Friday, September 4, 2009

September 4: Max Delbrück


Max Ludwig Henning Delbrück
September 4, 1906 – March 9, 1981

Max Delbrück was a German-American biophysicist and Nobel laureate.

Delbrück was born in Berlin, German Empire. His father was Hans Delbrück, a professor of history at the University of Berlin, and his mother was the granddaughter of Justus von Liebig.

Delbrück studied astrophysics, shifting towards theoretical physics, at the University of Göttingen. After receiving his Ph.D. in 1930, he traveled through England, Denmark, and Switzerland. He met Wolfgang Pauli and Niels Bohr, who got him interested in biology.
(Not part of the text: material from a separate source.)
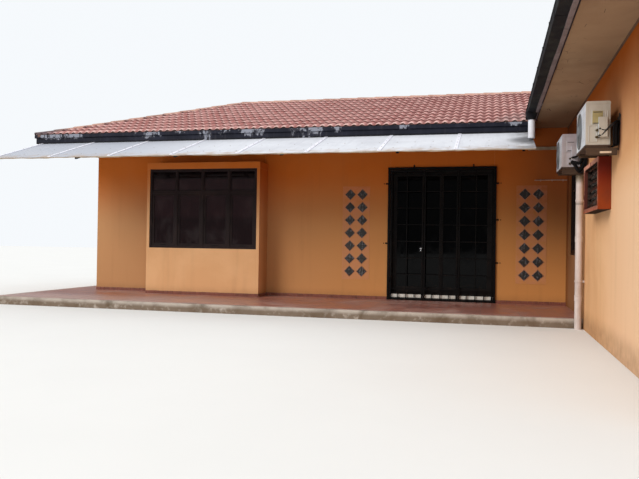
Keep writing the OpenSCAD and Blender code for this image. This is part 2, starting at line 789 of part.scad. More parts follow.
// Bay window: four lights with a fixed pane over each sash
bay_lights = 4;
bay_frame_y = 12 - bay_out;
light_w = (bay_in1 - bay_in0 - (bay_lights + 1) * frame_w) / bay_lights;
bay_light_x = [for (i = [0:bay_lights - 1]) bay_in0 + frame_w + i * (light_w + frame_w)];
transom_z = bay_head_z - frame_w - top_light_h - frame_w;
module bay_window_frame() {
    color(timber_colour) difference() {
        block([bay_in0, bay_frame_y, bay_sill_z], [bay_in1, bay_frame_y + frame_d, bay_head_z]);
        for (x = bay_light_x) {
            block([x, -bay_out, bay_sill_z + frame_w], [x + light_w, 0, transom_z]);
            block([x, -bay_out, transom_z + frame_w], [x + light_w, 0, bay_head_z - frame_w]);
        }
    }
}
module sash(x0, x1, y0, z0, z1) {
    difference() {
        block([x0, y0, z0], [x1, y0 + sash_t, z1]);
        block([x0 + sash_w, y0 - 1, z0 + sash_w], [x1 - sash_w, y0 + sash_t + 1, z1 - sash_w]);
    }
}
module pane(x0, x1, y0, z0, z1) {
    y = y0 + (sash_t - glass_t) / 2;
    block([x0 + sash_w, y, z0 + sash_w], [x1 - sash_w, y + glass_t, z1 - sash_w]);
}
module bay_sashes() {
    color(timber_colour) for (x = bay_light_x)
        sash(x, x + light_w, bay_frame_y + 15, bay_sill_z + frame_w, transom_z);
}
module bay_glass() {
    y = bay_frame_y + 15 + (sash_t - glass_t) / 2;
    color([0.22, 0.17, 0.2, 0.7]) for (x = bay_light_x) {
        pane(x, x + light_w, bay_frame_y + 15, bay_sill_z + frame_w, transom_z);
        block([x, y, transom_z + frame_w], [x + light_w, y + glass_t, bay_head_z - frame_w]);
    }
}

// Plain windows: two lights side by side
module each_window() {
    each_main_window() children();
    each_wing_window() children();
}
half_w = window_w / 2 - frame_w * 1.5;
module window_frames() {
    y = (wall_t - frame_d) / 2;
    color(timber_colour) each_window() difference() {
        block([-window_w / 2, y, window_sill_z], [window_w / 2, y + frame_d, window_head_z]);
        for (x = [frame_w - window_w / 2, frame_w / 2])
            block([x, 0, window_sill_z + frame_w], [x + half_w, wall_t, window_head_z - frame_w]);
    }
}
module window_glass() {
    y = wall_t / 2;
    color([0.22, 0.17, 0.2, 0.7]) each_window() for (x = [frame_w - window_w / 2, frame_w / 2])
        block([x, y, window_sill_z + frame_w], [x + half_w, y + glass_t, window_head_z - frame_w]);
}

// Louvre window in its projecting surround on the wing wall
module window_box() {
    color([0.63, 0.27, 0.12]) difference() {
        block([-box_out, -box_y - box_w, box_z], [0, -box_y, box_z + box_h]);
        block([-box_out - 1, -box_y - box_w + box_t, box_z + box_t],
              [1, -box_y - box_t, box_z + box_h - box_t]);
    }
}
module box_louvres() {
    front = 40 - box_out;
    depth = 40;
    h = box_h - 2 * box_t;
    y0 = -box_y - box_w + box_t;
    y1 = -box_y - box_t;
    step = (h - 60) / blade_count;
    color([0.30, 0.30, 0.30]) union() {
        difference() {
            block([front, y0, box_z + box_t], [front + depth, y1, box_z + box_t + h]);
            block([-box_out, y0 + 30, box_z + box_t + 30], [0, y1 - 30, box_z + box_t + h - 30]);
        }
        for (i = [0:blade_count - 1])
            along_y(y0 + 29, y1 - 29)
                translate([front + depth / 2, box_z + box_t + 30 + step * (i + 0.5)]) rotate(-25)
                    square([6, step * 0.9], center = true);
    }
}

// Outdoor units on the wing wall, with brackets and pipes
pipe_turn = 66;
pipe_out = -44 - pipe_turn;
units = [[near_unit_y, near_unit_z, 90], [far_unit_y, far_unit_z, pipe_out]];
pipe_hole_d = lagging_d + 26;
valve_z = 210;
pipe_z = 280;
pipe_holes = [for (u = units) [-5, u[2] - u[0] - unit_l, u[1] + pipe_z]];
module ac_units() {
    fan_y = unit_l - fan_r - 45;
    fan_z = unit_h / 2 - 10;
    color([0.84, 0.83, 0.78]) for (u = units) translate([-unit_back - unit_d, -u[0] - unit_l, u[1]]) {
        difference() {
            along_y(0, unit_l) rounded(unit_d, unit_h - 20, 18);
            translate([-1, fan_y, fan_z]) rotate([0, 90, 0]) cylinder(r = fan_r, h = 61);
        }
        translate([0, fan_y, fan_z]) {
            translate([20, 0, 0]) rotate([0, 90, 0]) cylinder(r = 45, h = 41);
            for (a = [0:60:300]) rotate([a, 0, 0]) translate([35, 30, -30]) rotate([0, -20, 0])
                cube([4, fan_r - 38, 60]);
        }
        for (y = [0, unit_l - 125]) translate([20, y, -foot_h]) cube([unit_d - 40, 60, foot_h + 1]);
        translate([130, -44, valve_z - 110]) cube([90, 46, 220]);
    }
}
module rounded(w, h, r) translate([r, r]) offset(r) square([w - 2 * r, h - 2 * r]);
module ac_brackets() {
    arm = unit_back + unit_d - 10;
    upright = 330;
    color([0.80, 0.80, 0.78]) for (u = units) for (y = [10, unit_l - 110])
        translate([0, -u[0] - unit_l + y, u[1] - foot_h]) union() {
            block([-arm, 0, -angle_t], [0, angle_w, 0]);
            block([-arm, 0, -angle_w], [0, angle_t, 0]);
            block([-angle_t, 0, -angle_w], [0, angle_w, upright]);
        }
}
module ac_pipes() {
    r = lagging_d / 2;
    x = -unit_back - unit_d + 175;
    behind = -unit_back / 2;
    color([0.14, 0.14, 0.14]) for (u = units) translate([0, -u[0] - unit_l, u[1]]) {
        round_back = u[2] > 0 ? [[behind, pipe_out, pipe_z], [behind, u[2], pipe_z]] : [];
        path = concat([[x, -44, valve_z], [x, pipe_out, valve_z], [x, pipe_out, pipe_z]],
                      round_back, [[20, u[2], pipe_z]]);
        union() {
            for (i = [1:len(path) - 1]) rod(path[i - 1], path[i], r);
            for (i = [1:len(path) - 2]) translate(path[i]) sphere(r);
        }
    }
}

main_floor_slab();
wing_floor_slab();
verandah_floor();
verandah_kerb();
front_wall_left();
front_wall_over_bay();
front_wall_middle();
front_wall_over_door();
front_wall_right();
left_end_wall();
main_rear_wall();
bay_sill_wall();
bay_side_walls();
bay_top_slab();
wing_court_wall();
wing_front_wall();
wing_outer_wall();
wing_rear_wall();
ceiling_beam();
ceilings();
main_soffit();
wing_soffit();
main_fascia();
wing_fascia();
main_roof();
wing_roof();
ridge_caps();
wing_gutter();
gutter_outlet();
downpipe();
awning_sheets();
awning_strips();
awning_frame();
door_sill();
door_frame();
fixed_leaf();
fixed_glass();
sliding_leaf();
sliding_glass();
grille_left_post();
grille_right_post();
grille_head();
grille_pass_leaf();
grille_folding_leaves();
wall_tiles();
bay_window_frame();
bay_sashes();
bay_glass();
window_frames();
window_glass();
window_box();
box_louvres();
ac_units();
ac_brackets();
ac_pipes();
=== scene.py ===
import json
import math

import bmesh
import bpy
import numpy as np
from mathutils import Matrix, Vector


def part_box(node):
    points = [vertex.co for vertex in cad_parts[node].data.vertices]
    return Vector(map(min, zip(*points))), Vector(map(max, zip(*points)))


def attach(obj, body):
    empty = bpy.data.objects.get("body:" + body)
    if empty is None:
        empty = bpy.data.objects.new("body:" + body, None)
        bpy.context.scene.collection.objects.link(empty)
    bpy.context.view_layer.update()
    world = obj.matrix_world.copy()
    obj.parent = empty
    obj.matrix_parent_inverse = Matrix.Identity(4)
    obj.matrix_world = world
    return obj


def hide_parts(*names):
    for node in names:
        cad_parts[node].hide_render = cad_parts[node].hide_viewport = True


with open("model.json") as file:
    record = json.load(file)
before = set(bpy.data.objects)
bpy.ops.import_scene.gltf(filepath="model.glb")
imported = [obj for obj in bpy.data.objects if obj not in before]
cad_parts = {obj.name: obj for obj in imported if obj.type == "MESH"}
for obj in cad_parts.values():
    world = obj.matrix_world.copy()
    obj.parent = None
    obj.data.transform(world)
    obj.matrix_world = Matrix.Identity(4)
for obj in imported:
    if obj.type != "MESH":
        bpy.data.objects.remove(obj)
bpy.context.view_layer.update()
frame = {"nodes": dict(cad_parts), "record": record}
nodes = frame["nodes"]
scene = bpy.context.scene
print("frame loaded:", len(nodes), "nodes")

# Driving sizes of the house, in metres, as the solids have them; the court's two walls stand at x 0 and y 0
house = {
    "pitch": math.tan(math.radians(20)),
    "roofThickness": 0.06,
    "floorHeight": 0.15,
    "left": -9.67,
    "rear": 4.8,
    "outer": 6.6,
    "front": -8.4,
}


# Shader building blocks
def screenColour(red, green, blue):
    channels = [value / 255 for value in (red, green, blue)]
    linear = [c / 12.92 if c < 0.04045 else ((c + 0.055) / 1.055) ** 2.4 for c in channels]
    return (*linear, 1.0)


def addNode(tree, kind, inputs=None, **settings):
    node = tree.nodes.new(kind)
    for name, value in settings.items():
        setattr(node, name, value)
    for name, value in (inputs or {}).items():
        value = getattr(value, "socket", value)
        if isinstance(value, bpy.types.NodeSocket):
            tree.links.new(value, node.inputs[name])
        else:
            node.inputs[name].default_value = value
    return node


# A shader value that takes the signs of arithmetic: each one adds a math node to its tree
class Field:
    def __init__(self, tree, socket):
        self.tree = tree
        self.socket = socket

    def __add__(self, other):
        return maths("ADD", self, other)

    def __sub__(self, other):
        return maths("SUBTRACT", self, other)

    def __rsub__(self, other):
        return maths("SUBTRACT", other, self)

    def __mul__(self, other):
        return maths("MULTIPLY", self, other)

    def __truediv__(self, other):
        return maths("DIVIDE", self, other)

    def __abs__(self):
        return maths("ABSOLUTE", self)


def newField(tree, kind, output, inputs=None, **settings):
    return Field(tree, addNode(tree, kind, inputs, **settings).outputs[output])


def maths(operation, first, second=0.0, clamp=False):
    tree = first.tree if isinstance(first, Field) else second.tree
    return newField(tree, "ShaderNodeMath", 0, {0: first, 1: second}, operation=operation, use_clamp=clamp)


def mixed(amount, first, second):
    return newField(amount.tree, "ShaderNodeMix", 2, {0: amount, 6: first, 7: second}, data_type="RGBA")


def between(value, low, high):
    inputs = {"Value": value, "From Min": low, "From Max": high}
    return newField(value.tree, "ShaderNodeMapRange", 0, inputs, interpolation_type="SMOOTHSTEP")


def noise(place, scale, detail=3.0, roughness=0.55, distortion=0.0):
    inputs = {"Vector": place, "Scale": scale, "Detail": detail, "Roughness": roughness,
              "Distortion": distortion}
    return newField(place.tree, "ShaderNodeTexNoise", 0, inputs)


def stretched(place, scale, offset=(0, 0, 0)):
    return newField(place.tree, "ShaderNodeMapping", 0, {"Vector": place, "Scale": scale, "Location": offset})


def vectorMaths(operation, output, inputs):
    return newField(inputs[0].tree, "ShaderNodeVectorMath", output, inputs, operation=operation)


def axes(place):
    split = addNode(place.tree, "ShaderNodeSeparateXYZ", {0: place})
    return [Field(place.tree, part) for part in split.outputs]


def randomOf(tree, cells):
    tileId = addNode(tree, "ShaderNodeCombineXYZ", dict(enumerate(maths("FLOOR", cell) for cell in cells)))
    return newField(tree, "ShaderNodeTexWhiteNoise", "Value", {"Vector": tileId.outputs[0]})


# Effect groups: an input without a number is a vector, and only a normal comes out as one
def newGroup(name, outputs, **inputs):
    group = bpy.data.node_groups.new(name, "ShaderNodeTree")
    for label, value in inputs.items():
        kind = "NodeSocketVector" if value is None else "NodeSocketFloat"
        socket = group.interface.new_socket(label, in_out="INPUT", socket_type=kind)
        if value is not None:
            socket.default_value = value
    for label in outputs:
        kind = "NodeSocketVector" if label == "Normal" else "NodeSocketFloat"
        group.interface.new_socket(label, in_out="OUTPUT", socket_type=kind)
    source = addNode(group, "NodeGroupInput")
    return group, *(Field(group, source.outputs[label]) for label in inputs)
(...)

Delbrück went back to Berlin in 1932 as an assistant to Lise Meitner, who was collaborating with Otto Hahn on the results of irradiating uranium with neutrons. During this period he wrote a few papers, one of which turned out to be an important contribution on the scattering of gamma rays by a Coulomb field due to polarization of the vacuum produced by that field (1933). His conclusion proved to be theoretically sound but inapplicable to the case in point, but 20 years later Hans Bethe confirmed the phenomenon and named it "Delbrück scattering".

In 1937, he moved to the United States to pursue his interests in biology, taking up research in the Biology Division at Caltech on genetics of the fruit fly Drosophila melanogaster.

Delbrück was one of the most influential people in the movement of physical scientists into biology during the 20th century. Delbrück's thinking about the physical basis of life stimulated Erwin Schrödinger to write the highly influential book, What Is Life?. Schrödinger's book was an important influence on Francis Crick, James D. Watson and Maurice Wilkins who won a Nobel prize for the discovery of the DNA double helix.